WHAT THIS TASK INVOLVES: All of the data below should be written out exactly.

---------- SOURCE MATERIAL

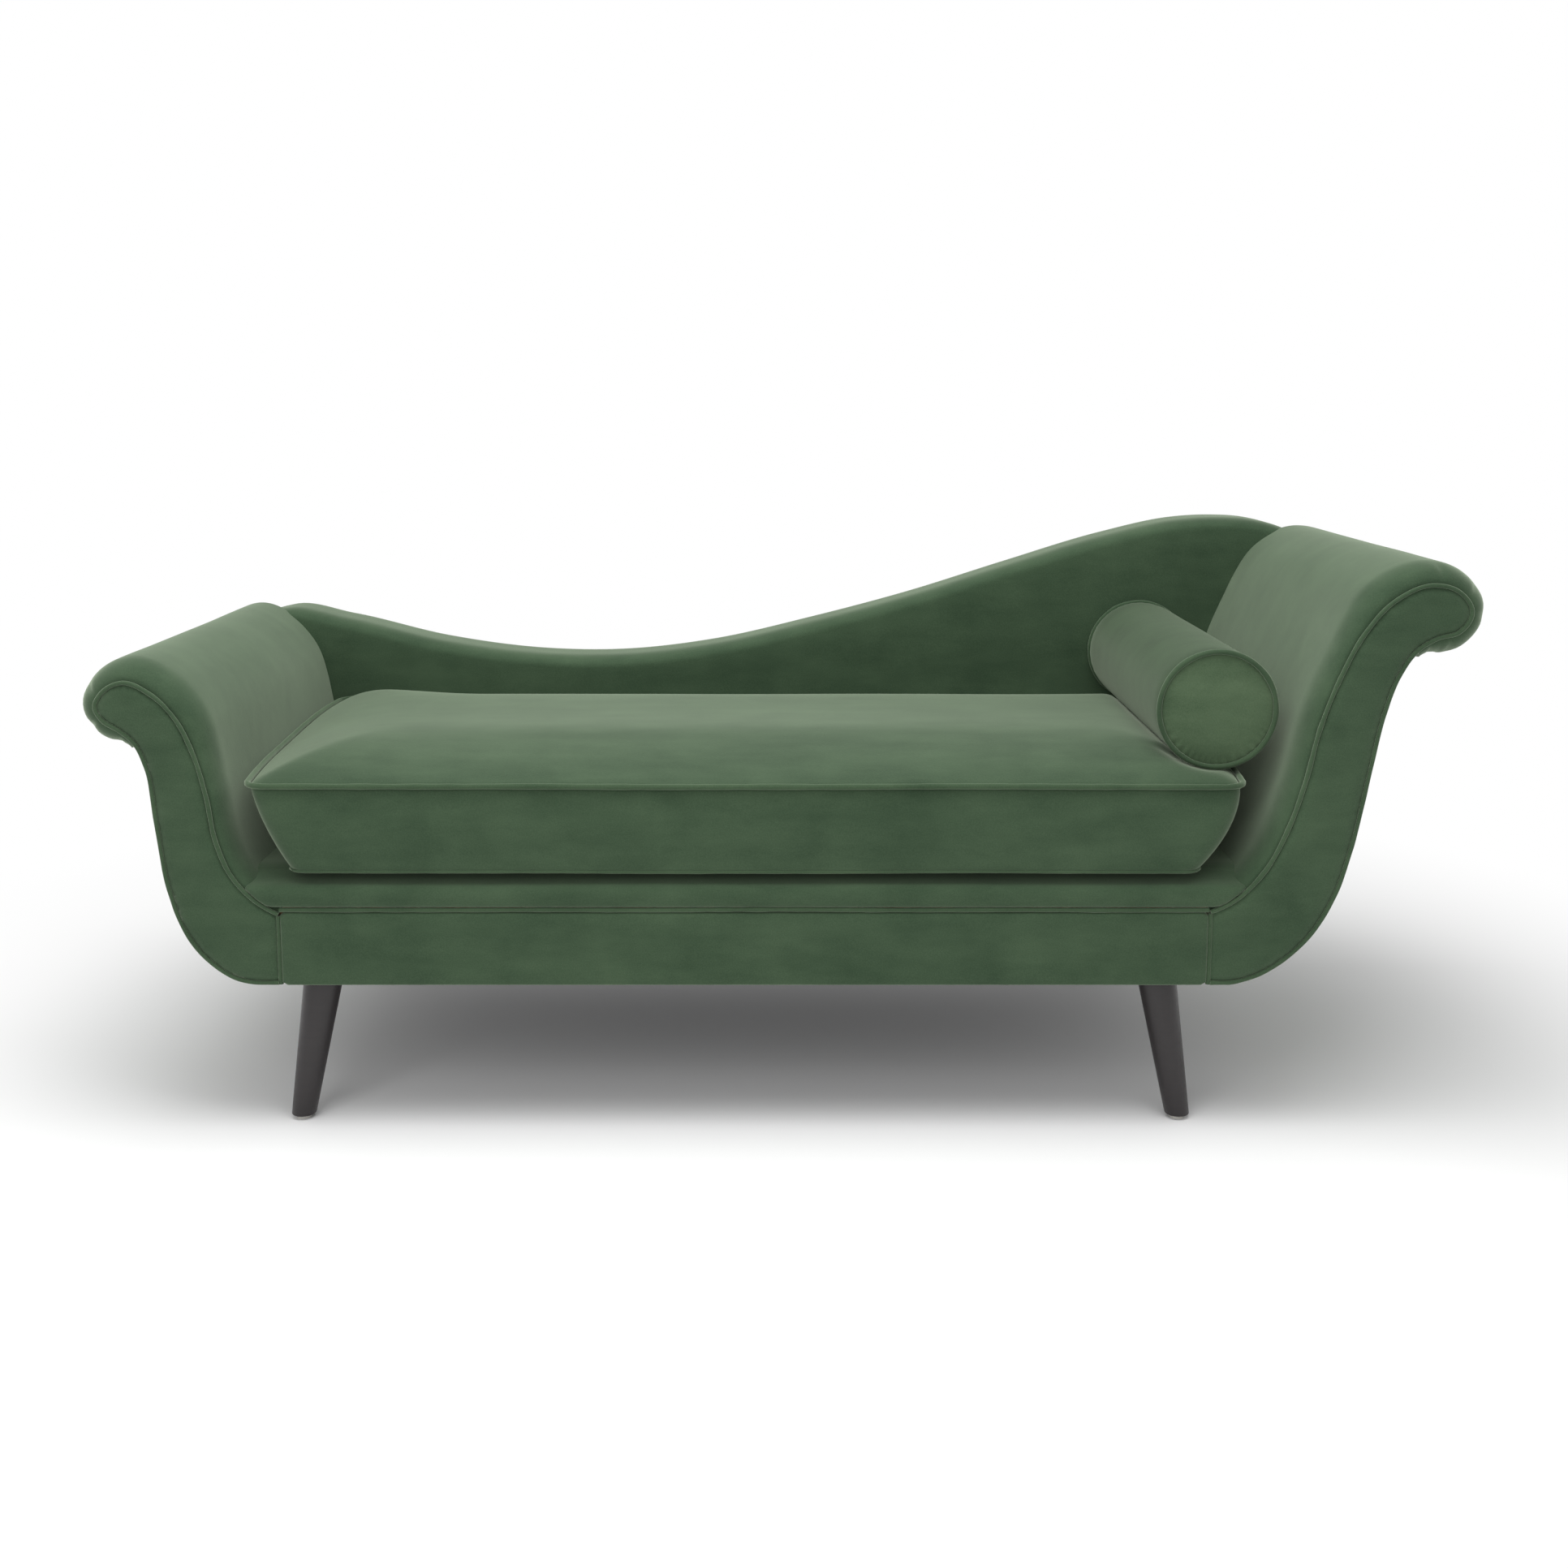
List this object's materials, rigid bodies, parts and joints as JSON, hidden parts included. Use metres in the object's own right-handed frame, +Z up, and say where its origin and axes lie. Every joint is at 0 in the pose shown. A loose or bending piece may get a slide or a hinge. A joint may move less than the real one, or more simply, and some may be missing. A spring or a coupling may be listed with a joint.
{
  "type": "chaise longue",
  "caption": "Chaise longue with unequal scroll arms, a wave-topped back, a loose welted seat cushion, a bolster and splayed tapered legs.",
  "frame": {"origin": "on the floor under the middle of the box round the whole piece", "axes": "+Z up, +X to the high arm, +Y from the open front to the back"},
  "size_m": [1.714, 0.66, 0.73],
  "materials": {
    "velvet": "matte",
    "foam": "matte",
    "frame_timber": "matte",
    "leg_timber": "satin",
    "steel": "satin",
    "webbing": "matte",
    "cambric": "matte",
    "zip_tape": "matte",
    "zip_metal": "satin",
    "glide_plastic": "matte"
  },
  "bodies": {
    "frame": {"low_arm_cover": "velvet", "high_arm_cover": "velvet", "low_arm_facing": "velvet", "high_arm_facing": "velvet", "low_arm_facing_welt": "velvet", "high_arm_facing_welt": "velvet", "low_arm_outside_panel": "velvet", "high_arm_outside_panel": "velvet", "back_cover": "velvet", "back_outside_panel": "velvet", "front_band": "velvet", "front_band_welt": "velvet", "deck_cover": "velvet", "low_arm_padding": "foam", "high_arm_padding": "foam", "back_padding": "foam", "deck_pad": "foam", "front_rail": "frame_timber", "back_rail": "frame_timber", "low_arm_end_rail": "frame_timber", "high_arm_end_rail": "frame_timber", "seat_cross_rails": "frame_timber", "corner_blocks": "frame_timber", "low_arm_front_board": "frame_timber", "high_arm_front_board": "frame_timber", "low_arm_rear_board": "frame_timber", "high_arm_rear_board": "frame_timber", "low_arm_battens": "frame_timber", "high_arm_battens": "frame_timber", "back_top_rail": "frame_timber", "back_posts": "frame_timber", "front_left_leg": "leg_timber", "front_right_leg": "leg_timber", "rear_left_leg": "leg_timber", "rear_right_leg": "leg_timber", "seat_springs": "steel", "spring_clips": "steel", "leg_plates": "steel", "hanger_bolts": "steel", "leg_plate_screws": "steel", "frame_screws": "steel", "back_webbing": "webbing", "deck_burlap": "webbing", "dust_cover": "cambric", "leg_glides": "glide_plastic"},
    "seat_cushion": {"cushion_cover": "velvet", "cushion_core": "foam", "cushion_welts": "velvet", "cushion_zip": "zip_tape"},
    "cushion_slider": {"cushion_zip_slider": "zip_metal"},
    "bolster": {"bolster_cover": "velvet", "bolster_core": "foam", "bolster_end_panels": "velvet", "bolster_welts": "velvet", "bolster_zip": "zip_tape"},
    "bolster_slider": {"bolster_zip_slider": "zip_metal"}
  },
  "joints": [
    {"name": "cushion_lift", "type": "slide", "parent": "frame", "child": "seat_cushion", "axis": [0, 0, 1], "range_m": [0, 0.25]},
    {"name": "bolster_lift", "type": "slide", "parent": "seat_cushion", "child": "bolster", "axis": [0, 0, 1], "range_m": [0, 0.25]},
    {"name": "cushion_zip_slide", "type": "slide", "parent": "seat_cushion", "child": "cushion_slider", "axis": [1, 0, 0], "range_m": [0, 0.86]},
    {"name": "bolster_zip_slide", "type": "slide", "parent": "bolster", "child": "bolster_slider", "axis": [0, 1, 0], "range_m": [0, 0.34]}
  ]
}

--------------------

FULL RESPONSE:
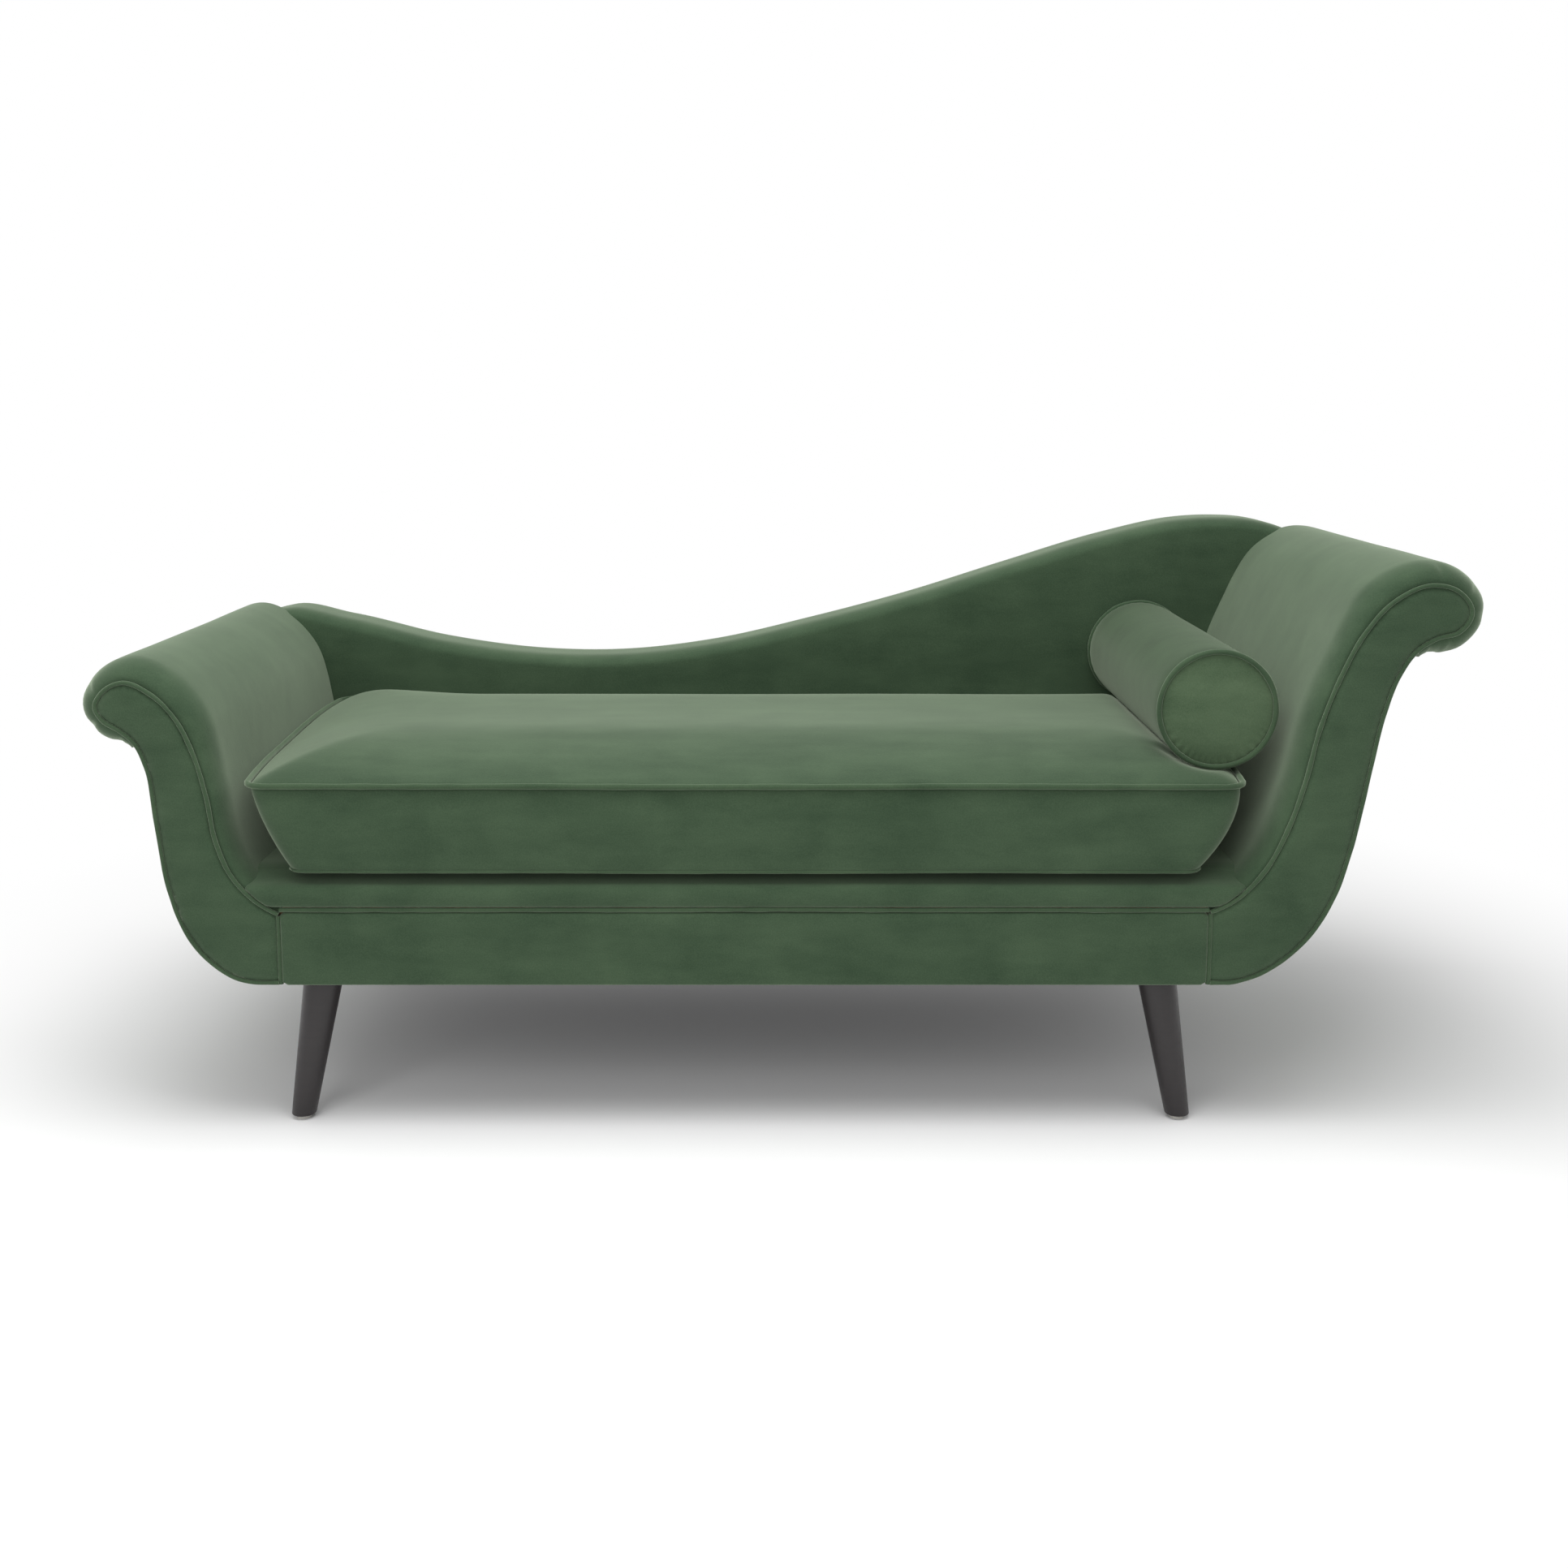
List this object's materials, rigid bodies, parts and joints as JSON, hidden parts included. Use metres in the object's own right-handed frame, +Z up, and say where its origin and axes lie. Every joint is at 0 in the pose shown. A loose or bending piece may get a slide or a hinge. A joint may move less than the real one, or more simply, and some may be missing. A spring or a coupling may be listed with a joint.
{
  "type": "chaise longue",
  "caption": "Chaise longue with unequal scroll arms, a wave-topped back, a loose welted seat cushion, a bolster and splayed tapered legs.",
  "frame": {"origin": "on the floor under the middle of the box round the whole piece", "axes": "+Z up, +X to the high arm, +Y from the open front to the back"},
  "size_m": [1.714, 0.66, 0.73],
  "materials": {
    "velvet": "matte",
    "foam": "matte",
    "frame_timber": "matte",
    "leg_timber": "satin",
    "steel": "satin",
    "webbing": "matte",
    "cambric": "matte",
    "zip_tape": "matte",
    "zip_metal": "satin",
    "glide_plastic": "matte"
  },
  "bodies": {
    "frame": {"low_arm_cover": "velvet", "high_arm_cover": "velvet", "low_arm_facing": "velvet", "high_arm_facing": "velvet", "low_arm_facing_welt": "velvet", "high_arm_facing_welt": "velvet", "low_arm_outside_panel": "velvet", "high_arm_outside_panel": "velvet", "back_cover": "velvet", "back_outside_panel": "velvet", "front_band": "velvet", "front_band_welt": "velvet", "deck_cover": "velvet", "low_arm_padding": "foam", "high_arm_padding": "foam", "back_padding": "foam", "deck_pad": "foam", "front_rail": "frame_timber", "back_rail": "frame_timber", "low_arm_end_rail": "frame_timber", "high_arm_end_rail": "frame_timber", "seat_cross_rails": "frame_timber", "corner_blocks": "frame_timber", "low_arm_front_board": "frame_timber", "high_arm_front_board": "frame_timber", "low_arm_rear_board": "frame_timber", "high_arm_rear_board": "frame_timber", "low_arm_battens": "frame_timber", "high_arm_battens": "frame_timber", "back_top_rail": "frame_timber", "back_posts": "frame_timber", "front_left_leg": "leg_timber", "front_right_leg": "leg_timber", "rear_left_leg": "leg_timber", "rear_right_leg": "leg_timber", "seat_springs": "steel", "spring_clips": "steel", "leg_plates": "steel", "hanger_bolts": "steel", "leg_plate_screws": "steel", "frame_screws": "steel", "back_webbing": "webbing", "deck_burlap": "webbing", "dust_cover": "cambric", "leg_glides": "glide_plastic"},
    "seat_cushion": {"cushion_cover": "velvet", "cushion_core": "foam", "cushion_welts": "velvet", "cushion_zip": "zip_tape"},
    "cushion_slider": {"cushion_zip_slider": "zip_metal"},
    "bolster": {"bolster_cover": "velvet", "bolster_core": "foam", "bolster_end_panels": "velvet", "bolster_welts": "velvet", "bolster_zip": "zip_tape"},
    "bolster_slider": {"bolster_zip_slider": "zip_metal"}
  },
  "joints": [
    {"name": "cushion_lift", "type": "slide", "parent": "frame", "child": "seat_cushion", "axis": [0, 0, 1], "range_m": [0, 0.25]},
    {"name": "bolster_lift", "type": "slide", "parent": "seat_cushion", "child": "bolster", "axis": [0, 0, 1], "range_m": [0, 0.25]},
    {"name": "cushion_zip_slide", "type": "slide", "parent": "seat_cushion", "child": "cushion_slider", "axis": [1, 0, 0], "range_m": [0, 0.86]},
    {"name": "bolster_zip_slide", "type": "slide", "parent": "bolster", "child": "bolster_slider", "axis": [0, 1, 0], "range_m": [0, 0.34]}
  ]
}